**Task to carry out**
Can you output the records below exactly as they are written?

── Data for the task

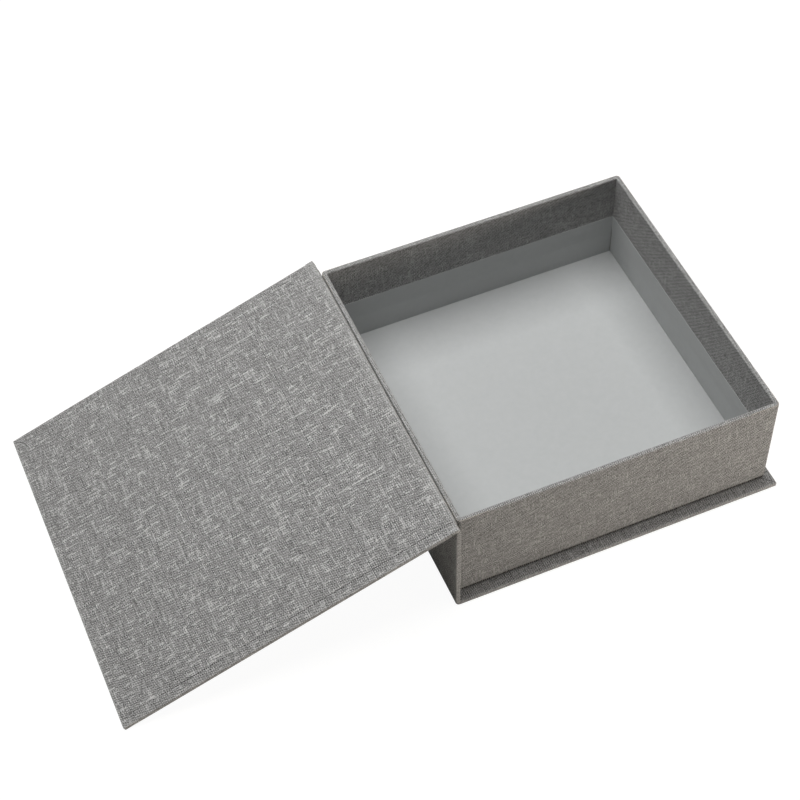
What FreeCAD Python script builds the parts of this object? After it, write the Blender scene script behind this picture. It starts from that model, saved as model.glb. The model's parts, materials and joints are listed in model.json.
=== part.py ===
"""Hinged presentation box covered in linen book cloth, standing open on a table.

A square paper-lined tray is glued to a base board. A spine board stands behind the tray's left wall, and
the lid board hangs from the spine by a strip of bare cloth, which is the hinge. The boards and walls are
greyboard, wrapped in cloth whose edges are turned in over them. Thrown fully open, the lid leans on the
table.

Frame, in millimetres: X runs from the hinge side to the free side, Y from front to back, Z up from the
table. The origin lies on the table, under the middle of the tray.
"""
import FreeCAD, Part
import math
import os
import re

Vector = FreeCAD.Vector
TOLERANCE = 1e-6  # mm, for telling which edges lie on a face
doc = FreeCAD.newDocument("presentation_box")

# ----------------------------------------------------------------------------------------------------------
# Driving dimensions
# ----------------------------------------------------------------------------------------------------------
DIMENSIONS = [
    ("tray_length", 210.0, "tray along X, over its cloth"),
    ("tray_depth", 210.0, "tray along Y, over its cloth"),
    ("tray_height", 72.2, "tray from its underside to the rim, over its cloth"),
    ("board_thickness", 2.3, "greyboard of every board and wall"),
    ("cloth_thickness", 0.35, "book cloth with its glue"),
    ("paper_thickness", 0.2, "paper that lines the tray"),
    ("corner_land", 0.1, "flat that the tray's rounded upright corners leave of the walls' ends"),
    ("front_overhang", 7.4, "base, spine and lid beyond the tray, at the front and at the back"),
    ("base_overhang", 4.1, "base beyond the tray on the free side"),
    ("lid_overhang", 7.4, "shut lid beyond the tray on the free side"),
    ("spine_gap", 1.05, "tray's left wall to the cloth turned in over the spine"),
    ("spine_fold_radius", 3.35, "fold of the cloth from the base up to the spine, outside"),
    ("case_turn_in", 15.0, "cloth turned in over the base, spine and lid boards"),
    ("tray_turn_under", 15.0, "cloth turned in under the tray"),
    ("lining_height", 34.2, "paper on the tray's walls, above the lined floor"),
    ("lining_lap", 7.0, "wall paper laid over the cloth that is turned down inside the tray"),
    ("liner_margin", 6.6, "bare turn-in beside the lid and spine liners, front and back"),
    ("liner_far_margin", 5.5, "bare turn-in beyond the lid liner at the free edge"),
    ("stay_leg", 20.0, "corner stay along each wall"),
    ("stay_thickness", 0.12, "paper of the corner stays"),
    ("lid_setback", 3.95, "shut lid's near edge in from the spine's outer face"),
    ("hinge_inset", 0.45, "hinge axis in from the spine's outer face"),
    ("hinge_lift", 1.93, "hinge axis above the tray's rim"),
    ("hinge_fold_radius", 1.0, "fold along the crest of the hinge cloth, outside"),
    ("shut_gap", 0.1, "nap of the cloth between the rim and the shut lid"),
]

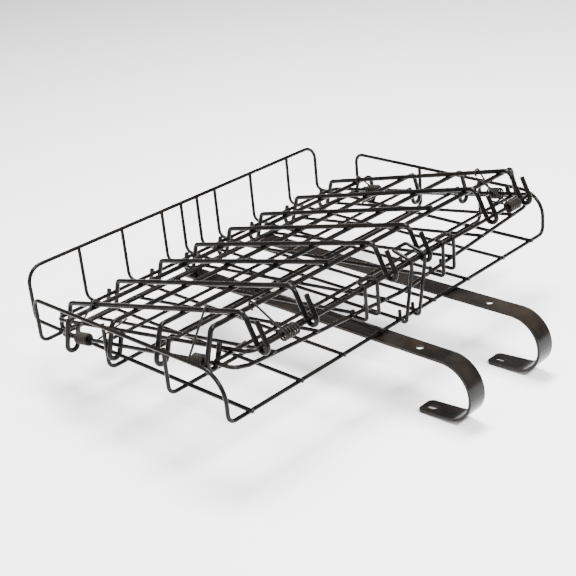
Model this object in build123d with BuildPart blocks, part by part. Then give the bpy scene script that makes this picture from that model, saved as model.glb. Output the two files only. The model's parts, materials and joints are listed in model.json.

────

**Response below**
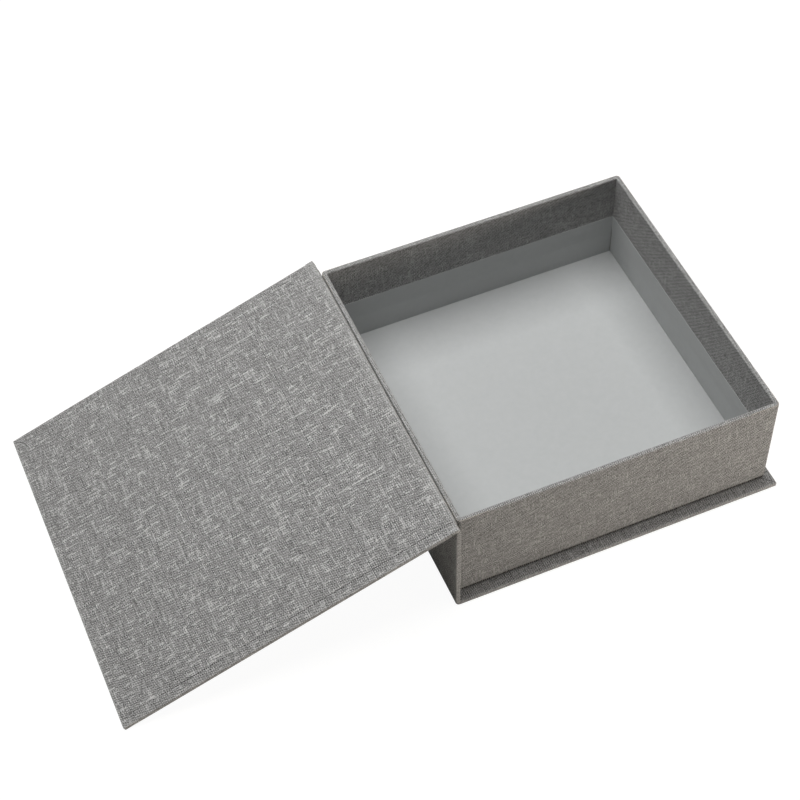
What FreeCAD Python script builds the parts of this object? After it, write the Blender scene script behind this picture. It starts from that model, saved as model.glb. The model's parts, materials and joints are listed in model.json.
=== part.py ===
"""Hinged presentation box covered in linen book cloth, standing open on a table.

A square paper-lined tray is glued to a base board. A spine board stands behind the tray's left wall, and
the lid board hangs from the spine by a strip of bare cloth, which is the hinge. The boards and walls are
greyboard, wrapped in cloth whose edges are turned in over them. Thrown fully open, the lid leans on the
table.

Frame, in millimetres: X runs from the hinge side to the free side, Y from front to back, Z up from the
table. The origin lies on the table, under the middle of the tray.
"""
import FreeCAD, Part
import math
import os
import re

Vector = FreeCAD.Vector
TOLERANCE = 1e-6  # mm, for telling which edges lie on a face
doc = FreeCAD.newDocument("presentation_box")

# ----------------------------------------------------------------------------------------------------------
# Driving dimensions
# ----------------------------------------------------------------------------------------------------------
DIMENSIONS = [
    ("tray_length", 210.0, "tray along X, over its cloth"),
    ("tray_depth", 210.0, "tray along Y, over its cloth"),
    ("tray_height", 72.2, "tray from its underside to the rim, over its cloth"),
    ("board_thickness", 2.3, "greyboard of every board and wall"),
    ("cloth_thickness", 0.35, "book cloth with its glue"),
    ("paper_thickness", 0.2, "paper that lines the tray"),
    ("corner_land", 0.1, "flat that the tray's rounded upright corners leave of the walls' ends"),
    ("front_overhang", 7.4, "base, spine and lid beyond the tray, at the front and at the back"),
    ("base_overhang", 4.1, "base beyond the tray on the free side"),
    ("lid_overhang", 7.4, "shut lid beyond the tray on the free side"),
    ("spine_gap", 1.05, "tray's left wall to the cloth turned in over the spine"),
    ("spine_fold_radius", 3.35, "fold of the cloth from the base up to the spine, outside"),
    ("case_turn_in", 15.0, "cloth turned in over the base, spine and lid boards"),
    ("tray_turn_under", 15.0, "cloth turned in under the tray"),
    ("lining_height", 34.2, "paper on the tray's walls, above the lined floor"),
    ("lining_lap", 7.0, "wall paper laid over the cloth that is turned down inside the tray"),
    ("liner_margin", 6.6, "bare turn-in beside the lid and spine liners, front and back"),
    ("liner_far_margin", 5.5, "bare turn-in beyond the lid liner at the free edge"),
    ("stay_leg", 20.0, "corner stay along each wall"),
    ("stay_thickness", 0.12, "paper of the corner stays"),
    ("lid_setback", 3.95, "shut lid's near edge in from the spine's outer face"),
    ("hinge_inset", 0.45, "hinge axis in from the spine's outer face"),
    ("hinge_lift", 1.93, "hinge axis above the tray's rim"),
    ("hinge_fold_radius", 1.0, "fold along the crest of the hinge cloth, outside"),
    ("shut_gap", 0.1, "nap of the cloth between the rim and the shut lid"),
]

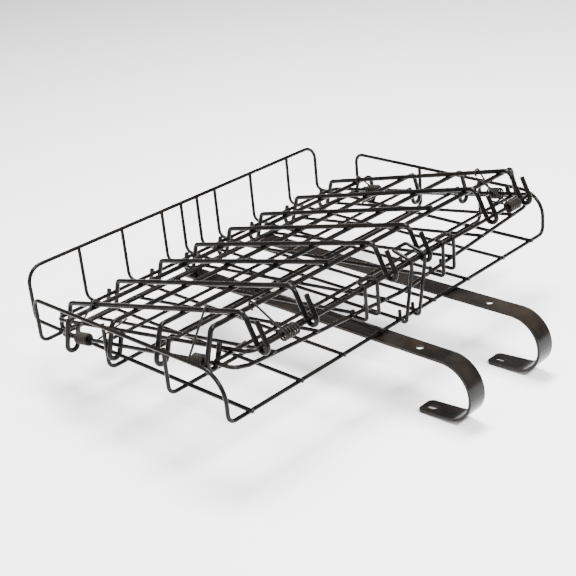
Model this object in build123d with BuildPart blocks, part by part. Then give the bpy scene script that makes this picture from that model, saved as model.glb. Output the two files only. The model's parts, materials and joints are listed in model.json.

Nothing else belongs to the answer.